Gwen Stacy (Emma Stone), Peter Parkers Freundin, mit der er aufgrund seines Doppellebens, von dem sie auch noch weiß, eine ziemliche Borderline-Beziehung führt, versetzt den sonst so selbstironischen Helden immer wieder in Blues-Stimmung.
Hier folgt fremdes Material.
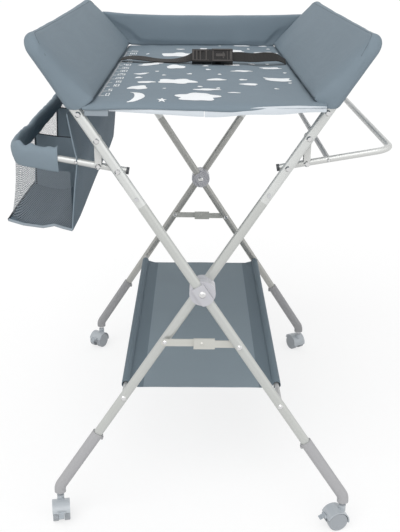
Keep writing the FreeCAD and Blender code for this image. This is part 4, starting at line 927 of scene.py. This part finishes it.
left_knots = [
    (-0.1885, 0.098, pad_top + 0.003, 6), (-0.168, 0.095, pad_top + 0.007, 10),
    (-0.140, 0.086, pad_top + 0.0065, 12), (-0.105, 0.070, pad_top + 0.0045, 8),
    (-0.070, 0.052, pad_top + 0.006, 12), (-0.040, 0.036, pad_top + 0.012, 28),
    (tongue_low.x + 0.004, buckle_y + 0.003, buckle_z, 45),
]
right_knots = [
    (body_high.x - 0.005, buckle_y + 0.002, buckle_z, 45), (0.088, 0.030, buckle_z - 0.001, 46),
    (0.115, 0.036, buckle_z - 0.003, 42), (0.145, 0.045, buckle_z - 0.002, 44),
    (0.168, 0.053, buckle_z - 0.004, 36), (0.184, 0.059, pad_top + 0.007, 25),
    (0.189, 0.060, pad_top + 0.004, 20),
]
webbing_width, webbing_thickness = 0.025, 0.0015
for side, body, knots, held_x in (
    ("left", "buckle_tongue", left_knots, tongue_low.x), ("right", "hub", right_knots, body_high.x),
):
    path = spline_path(knots, 70)
    strap = ribbon(f"webbing_{side}", path, webbing_width, webbing_thickness, webbing)
    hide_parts(f"strap_{side}")
    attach(strap, body)
    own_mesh(strap)

# ---- Bag --------------------------------------------------------------------
# A long bag on the left frame: a cloth band folded over the tube, net walls in
# front, outside and behind, a cloth floor and inner wall, and two cloth dividers.

bag_cloth = cloth_finish("bag_cloth", (130, 144, 154), fade=0.16)
# The floor and inner wall get a darker copy of the bag cloth as painted shade, not a separate lining.
bag_wall_painted_shade = cloth_finish("bag_cloth_painted_shade", (96, 111, 122), fade=0.18)
bag_binding = cloth_finish("bag_binding_tape", (146, 156, 164), threads=4200.0, fade=0.08)
edge_tape = cloth_finish("divider_edge_tape", (54, 58, 62), threads=4200.0, relief=0.2)

bag_cloth_thickness = 0.0009

net_finish = bpy.data.materials.new("bag_net")
net_finish.use_nodes = True
tree = net_finish.node_tree
face = tree.nodes["Principled BSDF"].inputs
spot = wire(tree, "TexCoord").outputs["Object"]
axes = wire(tree, "SeparateXYZ", {0: spot}).outputs
along = reckon(tree, "ADD", axes[0], axes[1])
net_waves = 760.0
slants = []
for way in ("ADD", "SUBTRACT"):
    turn = reckon(tree, "MULTIPLY", reckon(tree, way, along, axes[2]), net_waves)
    slants.append(reckon(tree, "ABSOLUTE", reckon(tree, "SINE", turn)))
nearest = reckon(tree, "MINIMUM", slants[0], slants[1])
edge = {"Value": nearest, "From Min": 0.30, "From Max": 0.42, "To Min": 1.0, "To Max": 0.0}
tree.links.new(wire(tree, "MapRange", edge).outputs[0], face["Alpha"])
net_tone = wire(tree, "TexNoise", {"Vector": spot, "Scale": 30.0}).outputs["Fac"]
ramp = wire(tree, "MapRange", {"Value": net_tone, "To Min": 0.92, "To Max": 1.08}).outputs[0]
tree.links.new(scaled(tree, dye(122, 130, 137)[:3], ramp), face["Base Color"])
face["Roughness"].default_value = 0.6

inner_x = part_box("bag")[1].x
rail_low, rail_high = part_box("bag_frame")
tube = 0.006
outer_x, front_y, rear_y = rail_low.x + tube, rail_low.y + tube, rail_high.y - tube
rise = math.tan(math.radians(10))
outer_z = rail_high.z - tube


def rail_z(x):
    """Height of the bag frame's middle line at x."""
    return outer_z - (x - outer_x) * rise


bend = 0.028
bend_x = outer_x + bend
band_end, arm_count = -0.262, 24
front_bend, rear_bend = np.linspace(-math.pi / 2, -math.pi, 12)[1:], np.linspace(math.pi, math.pi / 2, 12)[1:]
rail = [(x, front_y) for x in np.linspace(band_end, bend_x, arm_count)]
rail += [(bend_x + bend * math.cos(a), front_y + bend + bend * math.sin(a)) for a in front_bend]
rail += [(outer_x, y) for y in np.linspace(front_y + bend, rear_y - bend, 90)[1:]]
rail += [(bend_x + bend * math.cos(a), rear_y - bend + bend * math.sin(a)) for a in rear_bend]
rail += [(x, rear_y) for x in np.linspace(bend_x, band_end, arm_count)[1:]]
rings = []
for i, (x, y) in enumerate(rail):
    x0, y0 = rail[max(i - 1, 0)]
    x1, y1 = rail[min(i + 1, len(rail) - 1)]
    along = Vector((x1 - x0, y1 - y0, 0)).normalized()
    inward = Vector((-along.y, along.x, 0)) * -1
    z = rail_z(x)
    wave = noise.noise(Vector((x * 14, y * 14, 0.3)))
    end_share = max(0.0, 1 - min(i, len(rail) - 1 - i) / 10)
    crumple = noise.noise(Vector((x * 70, y * 3, 1.7))) if y < -0.38 else 0.0
    high = 0.0125 + 0.004 * wave + 0.012 * end_share ** 2 + (0.003 if y < -0.3 else 0) + 0.010 * crumple
    low = -0.0265 + 0.0025 * noise.noise(Vector((x * 20, y * 20, 4.0)))
    lean = 0.002 * noise.noise(Vector((x * 9, y * 9, 8.0)))
    profile = [
        (-0.0075, 0.0), (-0.0068, high * 0.55), (-0.0030 + lean, high),
        (0.0030 + lean, high), (0.0068, high * 0.55), (0.0075, 0.0),
        (0.0064, low * 0.35), (0.0032, low * 0.7), (0.0016, low),
        (-0.0016, low), (-0.0032, low * 0.7), (-0.0064, low * 0.35),
    ]
    rings.append([Vector((x, y, z)) + inward * across + Vector((0, 0, height)) for across, height in profile])
bag_band = loft("bag_band", rings, bag_cloth, ends=False)
round_off(bag_band)
ripple(bag_band, 0.0012, 0.03, 1.4)
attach(bag_band, "frame_left")
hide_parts("bag")
floor_line = [
    (-0.364, 0.677), (-0.332, 0.667), (-0.296, 0.662), (-0.275, 0.666), (-0.260, 0.661), (-0.2415, 0.656),
]


def floor_z(x, y):
    """Height of the sagging cloth floor."""
    plain = float(np.interp(x, *zip(*floor_line)))
    inside = max(0.0, min(1.0, (y - front_y) / 0.1)) * max(0.0, min(1.0, (rear_y - y) / 0.1))
    return plain - 0.001 + 0.004 * inside * math.sin((x + 0.3) * 40) * math.cos(y * 9) - 0.002 * inside


def over_bar(t, reach):
    """How far the inner wall is held out by the cross bar, a share t of the way up."""
    return float(np.interp(t, (0, 0.55, 0.62, 1), (0, reach, reach, 0)))


floor_xs = np.linspace(-0.3585, inner_x - 0.0015, 22)
wall_foot, wall_top = 0.656, 0.872
rows = []
for y in np.linspace(front_y - 0.004, rear_y + 0.004, 90):
    row = [(x, y, floor_z(x, y)) for x in floor_xs]
    near = math.exp(-(y - front_y) / 0.05)
    far = math.exp(-(rear_y - y) / 0.09)
    for t in np.linspace(0, 1, 28)[1:]:
        slack = math.sin(math.pi * t)
        wave = 0.0015 * slack * noise.noise(Vector((y * 9, t * 3, 2.0)))
        x = inner_x - 0.0015 + over_bar(t, 0.0195) - 0.004 * slack * near - 0.009 * t * far + wave
        row.append((x, y, floor_z(floor_xs[-1], y) + t * (wall_top - wall_foot)))
    rows.append(row)
# Darker cloth here is painted shade.
bag_shell = loft("bag_floor_and_wall", rows, bag_wall_painted_shade, round_ring=False)
make_cloth(bag_shell, bag_cloth_thickness)
ripple(bag_shell, 0.0010, 0.05, 6.2)
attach(bag_shell, "frame_left")

net_path = [(inner_x - 0.002, front_y), (-0.252, front_y)]
net_path += [(x, front_y) for x in np.linspace(band_end - 0.002, bend_x, 20)]
net_path += rail[arm_count:-arm_count]
net_path += [(x, rear_y) for x in np.linspace(bend_x, inner_x - 0.002, 20)]
rows = []
for x, y in net_path:
    top_z = rail_z(x) - 0.022
    out_x = x - 0.0135 * max(0.0, min(1.0, (-0.30 - x) / 0.04))
    low_z = floor_z(out_x, y)
    inward_x = 1 if x < -0.33 else 0
    inward_y = (1 if y < 0 else -1) * (0 if x < -0.34 else 1)
    row = []
    for t in np.linspace(0, 1, 14):
        curve = 0.003 * math.sin(math.pi * t)
        across = x + (out_x - x) * t + curve * inward_x
        row.append((across, y + curve * inward_y, top_z + (low_z - top_z) * t))
    rows.append(row)
bag_net = loft("bag_net_walls", rows, net_finish, round_ring=False)
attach(bag_net, "frame_left")

divider_x = -0.350
divider_run = inner_x - 0.004 + 0.350
for number, y, left_top, right_top in ((1, -0.160, 0.781, 0.772), (2, 0.130, 0.782, 0.775)):
    rows, rim = [], []
    for t in np.linspace(0, 1, 20):
        x0 = divider_x + divider_run * t
        high = left_top + (right_top - left_top) * t - 0.004 * math.sin(math.pi * t)
        row = []
        for k in np.linspace(0, 1, 14):
            x = x0 - 0.006 * (1 - k) * (1 - t)
            low = floor_z(x, y) + 0.001
            wave = 0.002 * noise.noise(Vector((x * 25, k * 2, number)))
            row.append((x, y + 0.006 * math.sin(math.pi * t) * k + wave, low + (high - low) * k))
        rows.append(row)
    divider = loft(f"bag_divider_{number}", rows, bag_cloth, round_ring=False)
    make_cloth(divider, bag_cloth_thickness)
    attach(divider, "frame_left")
    foot_z = floor_z(-0.352, y)
    tape = []
    for k in np.linspace(0, 1, 20):
        tape.append((-0.3495 - 0.003 * (1 - k), y, foot_z + 0.002 + (left_top - foot_z) * k))
    thread_line(f"bag_divider_tape_{number}", tape, 0.0016, edge_tape, "frame_left")
    for t in np.linspace(0, 1, 24):
        rise_y, sag = 0.006 * math.sin(math.pi * t), 0.004 * math.sin(math.pi * t)
        rim.append((divider_x + divider_run * t, y + rise_y, left_top + (right_top - left_top) * t - sag))
    thread_line(f"bag_divider_hem_{number}", rim, 0.0011, edge_tape, "frame_left")

hem_x, hem_out = -0.359, 0.0045
hem_xs = np.linspace(hem_x, inner_x - 0.002, 40)
hem_ys = np.linspace(front_y - 0.003, rear_y + 0.003, 80)
front_hem = [(x, front_y - hem_out, floor_z(x, front_y)) for x in hem_xs]
outer_hem = [(hem_x, y, floor_z(hem_x, y) + 0.0005) for y in hem_ys]
inner_hem = [(inner_x - 0.0018, y, floor_z(floor_xs[-1], y)) for y in hem_ys]
wall_hem = []
for t in np.linspace(0, 1, 40):
    x = inner_x - 0.002 + over_bar(t, 0.0175) - 0.004 * math.sin(math.pi * t)
    wall_hem.append((x, front_y - hem_out, 0.657 + t * 0.214))
rear_hem = [(x, rear_y + hem_out, floor_z(x, rear_y)) for x in hem_xs]
for name, path, radius, finish in (
    ("front", front_hem, 0.0027, bag_binding), ("outer", outer_hem, 0.0018, edge_tape),
    ("inner", inner_hem, 0.0013, bag_cloth), ("wall", wall_hem, 0.0012, bag_cloth),
    ("rear", rear_hem, 0.0022, bag_binding),
):
    thread_line(f"bag_{name}_binding", path, radius, finish, "frame_left")

# ---- Shelf sling ------------------------------------------------------------
# One panel of cloth with a hem round each low rod and a darker border along it.
# It lies nearly flat, a little lower than the rods, and folds down the middle.

sling_low, sling_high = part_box("shelf_sling")
rod_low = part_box("shelf_rod_right")[0]
rod_x, rod_z = rod_low.x + 0.005, rod_low.z + 0.005
shelf_z = rod_z - 0.006
hem_radius = 0.0082
shelf_cloth = cloth_finish("shelf_cloth", (138, 151, 159), fade=0.14)
shelf_border = cloth_finish("shelf_border_cloth", (110, 124, 133), fade=0.1)


def sling_line(y):
    """Half of the sling's cross line, from its middle out to the rod and round it."""
    share = (y - sling_low.y) / (sling_high.y - sling_low.y)
    flat_end = rod_x - 0.026
    line = []
    for t in np.linspace(0, 1, 26):
        x = flat_end * t
        sag = 0.003 * math.cos(math.pi / 2 * t) * math.sin(math.pi * share)
        line.append((x, shelf_z - sag + 0.0010 * noise.noise(Vector((x * 16, y * 7, 1.0)))))
    for t in np.linspace(0, 1, 9)[1:]:
        x = flat_end + (rod_x - hem_radius - flat_end) * t
        line.append((x, shelf_z + (rod_z - 0.001 - shelf_z) * (t ** 1.15)))
    for a in np.linspace(math.pi, -math.pi * 0.72, 22)[1:]:
        line.append((rod_x + hem_radius * math.cos(a), rod_z + hem_radius * math.sin(a)))
    return line


sling_ys = np.linspace(sling_low.y - 0.008, sling_high.y - 0.0005, 90)
for side, sign, frame_side in (("right", 1, "left"), ("left", -1, "right")):
    rows = [[(sign * x, y, z) for x, z in sling_line(y)] for y in sling_ys]
    half = loft(f"shelf_sling_{side}", rows, shelf_cloth, shelf_border, round_ring=False)
    for face in half.data.polygons:
        face.material_index = 1 if abs(face.center.x) > rod_x - 0.036 else 0
    make_cloth(half, 0.0013)
    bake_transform(half)
    if side == "right":
        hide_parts("shelf_sling")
Seine Existenzkrisen spiegeln sich sehr schön in seiner Sehnsucht nach tröstender Kunst: In Peter Parkers Zimmer, das eine eigene Jungsuperhelden-Analyse verdient hätte, hängt zum Beispiel ein Poster von Antonionis „Blow Up“ und ein Poster der englischen Ausgabe von Borges „Labyrinthe“. Außerdem findet sich zwischen den Schulbüchern ein Exemplar von David Foster Wallace’ Weltgeneralabrechnung „Unendlicher Spaß“.

Solche Grüblereien passen dem Regisseur Marc Webb, hier bereits zum zweiten Mal im Spidey-Einsatz, sehr gut ins Konzept: Mit neurotischen Beziehungen und Mädchenkrisen hatte er 2009 seinen großen Durchbruch, mit der wunderbaren Indie-Comedy „(500) Days of Summer“.

Die Amour fou und die daraus folgende Resignation, die sich seine Drehbuchautoren erdacht haben, sind für ihn also weniger Pflicht als gleichberechtigtes Element neben dem großen Actionspektakel. Ein Spagat, den der popbesessene Webb auch im Soundtrack erprobt: Hierfür haben sich Musiksoßenspezialist Hans Zimmer, Pharell Williams und Ex-Smiths-Gitarrist Johnny Marr zur experimentellen Supergroup geformt. Was, erstaunlicherweise, gut funktioniert – und allemal besser ist als der orchestrale Ernst manch anderer Blockbuster-Soundtracks.

Selbstverständlich kennen Web und seine Autoren dann auch beim großen Finale kein Pardon und beschließen das zweite Kapitel ihrer Saga so, wie es die anarchischen Erzählformen des US-Fernsehens vorgeben und wie es sich Sam Raimi in seiner ersten Spider-Reihe noch nicht getraut hatte: mit einer sich gnadenlos selbst erfüllenden Prophezeiung. Oh ja!